Andrea Pisani

Personal information
- Date of birth: 15 March 1987 (age 39)
- Place of birth: Castelfranco Veneto, Italy
- Height: 1.86 m (6 ft 1 in)
- Position: Centre-back

Youth career
- 0000–2006: Juventus

Senior career*
- Years: Team / Apps / (Gls)
- 2006–2010: Juventus / 0 / (0)
- 2007–2008: → Pistoiese (loan) / 24 / (0)
- 2008–2009: → Pro Patria (loan) / 29 / (0)
- 2009–2010: → Cittadella (loan) / 21 / (0)
- 2010–2013: Portogruaro / 29 / (0)
- 2011–2012: → Barletta (loan) / 17 / (0)
- 2013–2014: Sorrento / 15 / (0)
- 2014–2015: Arezzo / 19 / (2)
- 2015–2016: Pro Patria / 48 / (1)
- 2016–2017: Pineto / 21 / (0)
- 2017–2018: Akragas / 21 / (0)
- 2018–2019: Cjarlins Muzane / 12 / (1)
- 2019–2020: Chions / 10 / (0)
- 2020–2021: Portogruaro
- 2021–2022: Opitergina

= Andrea Pisani (footballer) =

Italian footballer (born 1987)

Andrea Pisani (born 15 March 1987) is an Italian professional footballer.

==Career==

===Early career===
Pisani began his youth career with Juventus FC in the late 1990s, and was promoted to the Primavera youth set-up in 2005. The young defender was part of a very elite youth set-up alongside the likes of Domenico Criscito, Paolo De Ceglie, Davide Lanzafame, Claudio Marchisio, Michele Paolucci, Sebastian Giovinco, and Dario Venitucci, all of which have represented Italy at various stages of international football.
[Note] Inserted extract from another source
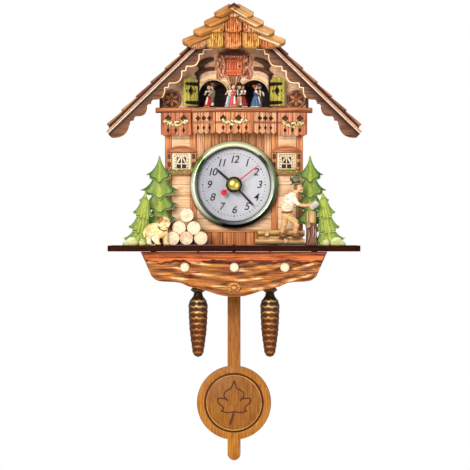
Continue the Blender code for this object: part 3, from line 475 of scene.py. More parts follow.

After graduating the Juventus youth system, Pisani was called up to the first team squad in 2006, and was part of the team that led Juventus back to Serie A in 2007.
During the season, Pisani made his senior debut and three other appearances with Juventus during the Serie B campaign. Still, after graduating from the youth team, he was loaned out to fourth-division club Juve Stabia, joining Juventus teammate Stefano Di Cuonzo. After an impressive loan spell that included 26 appearances and 5 goals, he moved to the Italian third division with Pro Patria, where he went on to make 25 appearances and added 3 more goals to his tally.

===Serie B===
On 30 June 2009, Pisani returned to Juventus; in July, a deal to move on loan again to Lega Pro Prima Divisione side A.C. Arezzo was finalised but was immediately cancelled. Only a few weeks later, the defender was sent on loan by Juventus to Serie B side A.S. Cittadella, where he has managed a single goal in 21 appearances for the Serie B club, helping them avoid relegation. On 1 July 2010, he again returned to Juventus, but did not train with the club's first team, and was not called up to the UEFA Europa League squad by then coach Luigi Delneri. Pisani was then loaned out to Serie B newcomers, Calcio Portogruaro Summaga, alongside Salvatore D'Elia. In what had been hoped to be a successful season for the 22-year-old, the 2010-11 Serie B season proved to be far less successful than his previous loan stints, as the player made just 8 league appearances after suffering from major injury woes. Portogruaro suffered from relegation, finishing 22nd in the league.

===S.S. Barletta===
On 30 June 2011 Pisani again returned to Juventus, but was soon sent on loan once more. Following a poor campaign for club and player, Pisani was sold in a co-ownership deal to third-tier side S.S. Barletta Calcio ahead of the 2011-12 Lega Pro Prima Divisione season.

===Serie D===
In December 2019, Pisani joined Serie D club APC Chions.